The other major complaint that most reviewers of Gothic II I read on the Internet had is the “bad” user interface. For example, the game is NOT paused while you bring up your inventory (you will automatically sheathe your weapon to do this). This means that the monsters you are fighting will continue to bash you until you find what you need, close the inventory, and unsheathe your weapon again. Since you can have over one hundred items in your inventory, finding what you need can require a lot of frantic scrolling – you’d be lucky if the monsters don’t kill you in the meantime. The game automatically groups each type of items together, and the latest patch add a handy shortcut key that automatically lets you quaff the strongest healing potion you carry, but that’s a minor comfort. Also, the game lacks automap of any kind. If you want a map, you have to first buy or steal it, then look at it in your inventory. In the game’s defense, I must say that I rather enjoy this nod to realism, as painful as it may be. After all, one can imagine that a fantasy hero in real life won’t have the benefit of “pausing” his enemies while searching for something. And of course, in real life we won’t see ourselves ‘marked’ automatically in a map (without global positioning, which surely was not yet discovered in a fantasy world of axes and swords). In Gothic II, anything that seems like a bad interface design is, in fact, designers’ conscious choice to emphasize realism. So if you like realistic RPGs, Gothic II will captivate you like no other. But if you prefer a user-friendly interface over realism, you will no doubt uninstall the game in rage after you die a few times.

If you think you can tolerate the game’s two biggest caveats I mentioned above (unforgiving difficulty, and realism in expense of user-friendliness), Gothic II is simply a must-play – because everything else is so good. The gameworld is “alive” in ways that is much more than a lot of background animations. Hundreds of people go about their business, and similar to Ultima 7 have their own daily schedule and agenda. They remember errands you run for them and grievances you cause them, and will remember and react appropriately. City guards will attack you immediately if they see you steal something, and you will not get some quests without a high enough reputation. While ‘linear’ in a sense that there is only one ending, Gothic II is extremely open-ended. For example, early in the game your goal is to get an audience with Lord Hagen, acting town commander. There are several ways to do this, all of which are realistic and in keeping with the game’s plot. The number of choices you have to accomplish this quest depends on which of the three ‘guilds’ you decide to join: the Militia, which leads to the Paladin class; the Mercenary, which leads to the Dragon Hunter class; and the Novice, which allows you to become a Magician. The guild you belong to, in turn, affects people’s attitude towards you and gives you access to guild-specific sidequests. Speaking of sidequests, there are literally several hundreds of them in the game, all of which are optional but most of which are crucial to your gaining enough experience points (and levels) to handle tough battles in the main quest. These sidequests are fun, and add tremendously to the very detailed gameworld, giving you insights into people’s opinions, different factions and their agenda.

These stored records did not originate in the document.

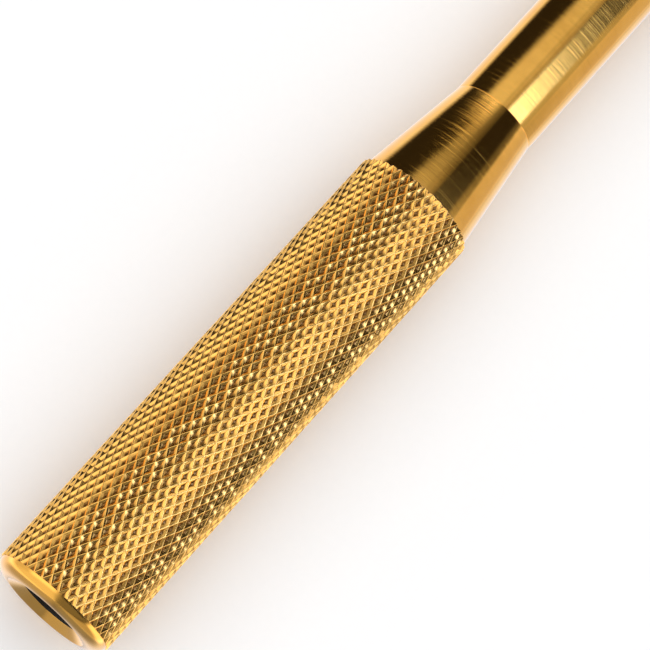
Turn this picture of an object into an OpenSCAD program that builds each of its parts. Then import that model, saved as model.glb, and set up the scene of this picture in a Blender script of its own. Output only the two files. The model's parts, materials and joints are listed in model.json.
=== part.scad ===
// Pocket direct-vision spectroscope with a focusing slit tube and an adjustable slit.
// X is the optical axis: x = 0 is the rim plane of the eye cap and +X runs to the slit.

/* [Eye cap] */
// Length of the rounded lip that stands out behind the grip, mm
lip_len = 1.7; // [1.2:0.1:2.5]
// Diameter of the lip where it meets the grip, mm
lip_d = 17.5; // [17:0.1:17.9]
// Diameter of the rim, where the lip turns into the dish, mm
rim_d = 12.7; // [12:0.1:14]
// Diameter of the eye hole, mm
eye_hole_d = 9; // [6:0.5:10]
// Depth of the dish in front of the eye hole, mm
dish_depth = 0.8; // [0.4:0.1:1.2]

/* [Grip] */
// Outside diameter of the knurled grip, mm
grip_d = 18; // [17.8:0.1:20]
// Length of the knurled grip, mm
grip_len = 71.5; // [71.5:0.5:80]
// Bore of the grip barrel, mm
barrel_bore_d = 14.6; // [14.4:0.1:15]

/* [Taper and front tube] */
// Length of the taper between the grip and the smooth tube, mm
taper_len = 17; // [15:0.5:20]
// Diameter of the taper next to the grip, mm
taper_base_d = 17.05; // [16.5:0.05:17.6]
// Outside diameter of the smooth front tube, mm
front_d = 12.6; // [12.4:0.1:13.2]
// Length of the smooth front tube, mm
front_len = 35.8; // [35:0.1:45]

/* [Prism train] */
// Side of the square glass section, mm
prism_side = 9; // [8:0.1:9]
// Angle at the sharp edge of each flint prism, degrees
flint_angle = 98; // [94:1:98]
// Thickness of the thin side of the two end prisms, mm
end_thickness = 1; // [0.6:0.1:1.2]

/* [Collimating lens] */
// Diameter of the cemented pair, mm
lens_d = 11.2; // [10.6:0.1:11.2]
// Radius of the lens face that looks at the prisms, mm
lens_rear_r = 46; // [40:1:60]
// Radius of the cemented face inside the pair, mm
lens_cement_r = 33; // [30:1:40]
// Radius of the lens face that looks at the slit, mm
lens_front_r = 100; // [80:5:160]

/* [Slit tube] */
// Outside diameter of the sliding slit tube, mm
slit_tube_d = 10; // [9.8:0.1:10]
// Radial clearance of each running fit, mm
fit_gap = 0.05; // [0.02:0.01:0.08]
// How far the slit tube pushes in from rest, mm
focus_in = 4; // [2:0.5:4]
// How far the slit tube pulls out from rest, mm
focus_out = 6; // [3:0.5:6]

/* [Slit] */
// Outside diameter of the slit ring, mm
ring_d = 17; // [17:0.1:18]
// Turn of the slit ring from closed to open, degrees
ring_turn = 120; // [90:5:120]
// How far each jaw moves for one radian of ring turn, mm
cam_lead = 0.286; // [0.2:0.002:0.286]
// Slit width at rest, mm
slit_gap = 0.1; // [0.04:0.02:0.2]
// Distance from the axis to each jaw pin at rest, mm
jaw_pin_at = 5.4; // [5.3:0.05:5.45]

/* [Hidden] */
$fn = 96;
gold = [0.83, 0.62, 0.27];
black = [0.12, 0.11, 0.10];
steel = [0.62, 0.63, 0.65];
crown_tint = [0.75, 0.88, 0.92, 0.6];
flint_tint = [0.93, 0.90, 0.72, 0.6];

seat_gap = 0.05;                 // radial gap of a screwed or pressed seat
cement = 0.03;                   // cement film between glass faces
cut = 1;                         // how far a cutter runs past the face it cuts

// stations along the axis, from the eye to the slit
grip_x0 = lip_len;
grip_x1 = grip_x0 + grip_len;
taper_x1 = grip_x1 + taper_len;
front_x1 = taper_x1 + front_len;
window_x0 = dish_depth + 1.45;
window_t = 1.2;
cap_spigot_len = 6.3;
cell_x0 = grip_x0 + cap_spigot_len + 1.5;
plate_t = 1.2;
lock_depth = 3.7;
plate_x0 = cell_x0 + lock_depth + 0.05;
train_x0 = plate_x0 + plate_t + 0.1;
flint_run = prism_side * tan(flint_angle / 2);
train_len = 4 * flint_run + 2 * end_thickness;
channel_x1 = train_x0 + train_len + 0.2;
cell_wall = 1.8;
cell_x1 = channel_x1 + cell_wall;
spigot_len = 4.9;
lens_cell_x0 = cell_x1 + 0.3;
lens_cell_x1 = grip_x1 - spigot_len - 0.3;
lens_lip_t = 1.2;
guide_len = 14;
guide_x0 = front_x1 - guide_len;
guide_lip_t = 1;

// radii
barrel_r = barrel_bore_d / 2;
inner_r = barrel_r - seat_gap;   // everything that sits in the barrel
lens_r = lens_d / 2;
window_r = 6;
cap_bore_r = window_r + seat_gap;
tube_spigot_r = 5.6;
front_bore_r = front_d / 2 - 0.7;
slide_r = slit_tube_d / 2;
slit_tube_bore_r = slide_r - 0.65;

// cork packing above and below the prisms
pad_t = 0.4;
pad_gap = 0.05;

// sliding slit tube
collar_len = 3.5;
collar_x0 = guide_x0 - focus_out - 0.5 - collar_len;
neck_r = slide_r - 0.25;
flange_x0 = front_x1 + guide_lip_t + focus_in + 0.4;
flange_t = 2;
flange_r = 7.6;
hub_spigot_len = 4.5;
light_r = 2.9;

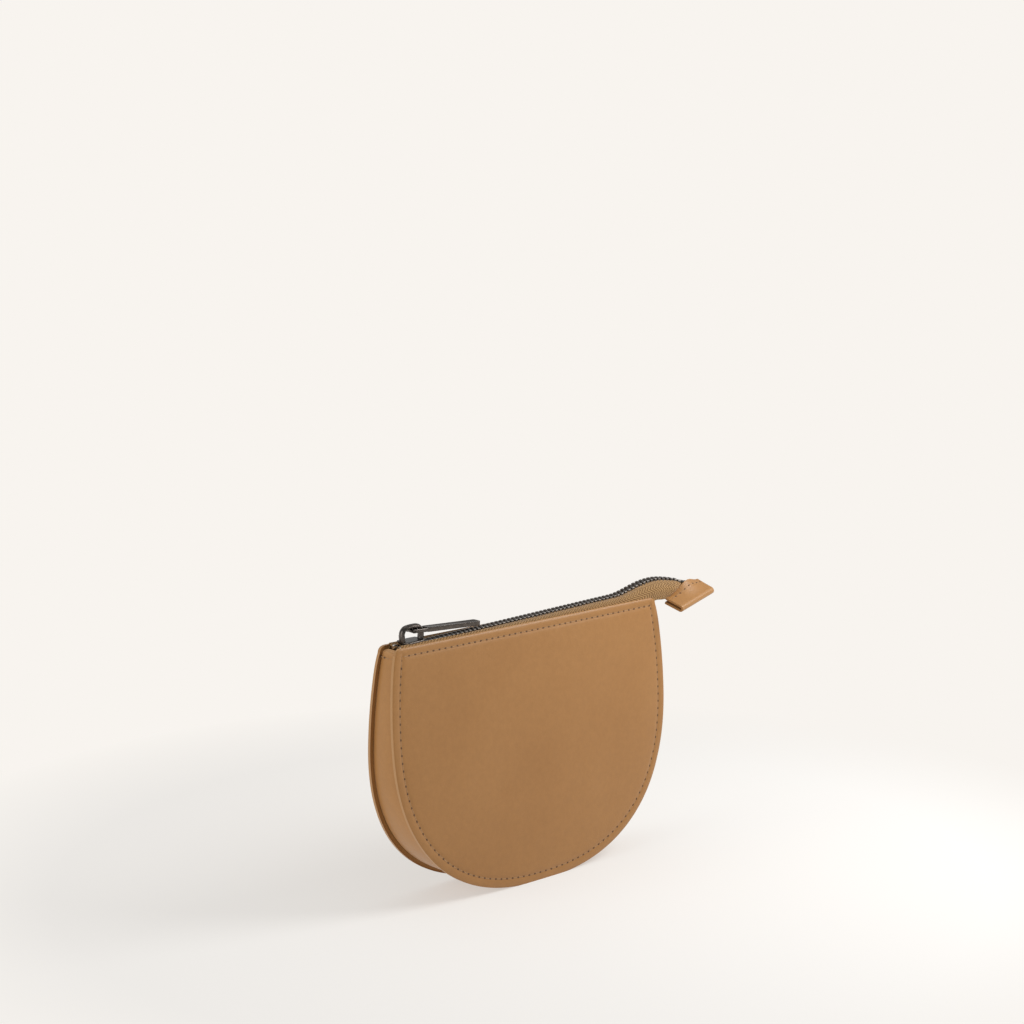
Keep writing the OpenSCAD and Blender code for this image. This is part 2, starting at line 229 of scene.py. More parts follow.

While die-hard RPG players might bemoan the lack of detailed statistics (the choice to emphasize player immersion over detailed stats was, after all, a conscious design choice that made the first game so addictive), Gothic 2 does offer a much wider range of stats than the first game. You still cannot choose your ‘class’ a la traditional AD&D games, but the concept of guilds is a good substitute – you will have a much harder time fighting melee combat if you are a Magician, for example. Gothic II also lets you customize your skills further with “Learning Points” (LPs). You gain a few LPs each time you level up, which you can then spend at a trainer to raise your basic attributes and skills, which range from weapons to useful ‘secondary’ skills such as lockpicking, stealth, and alchemy (which lets you create potions given the right ingredients).

In terms of eyecandy, the graphics detail in Gothic II rivals any other modern RPG. The transition between day and night is very smooth and subtle: you will be able to tell dusk from early morning, and dawn from noon, for example. The gameworld is huge, and full of secrets and surprises.

It was the moment I discovered an ‘alternate’ way into the city – jumping off a high cliff at one point and swimming to shore, only to be greeted by a surprised friend from the first game and rewarded with 500 experience points – that I realize Gothic II is one of the best RPGs I have ever played. The sense of immersion is incredible, created by a masterful blend of realism, astounding range of sidequests, and a detailed and intriguing plot. If you love the first game, you will love this one even more, but if you dislike the first game or unforgiving/cumbersome games, stay clear of Gothic II. For others – and I daresay all die-hard RPG gamers – this is simply a masterpiece that will keep you occupied for dozens, if not hundreds, of hours. A must-have.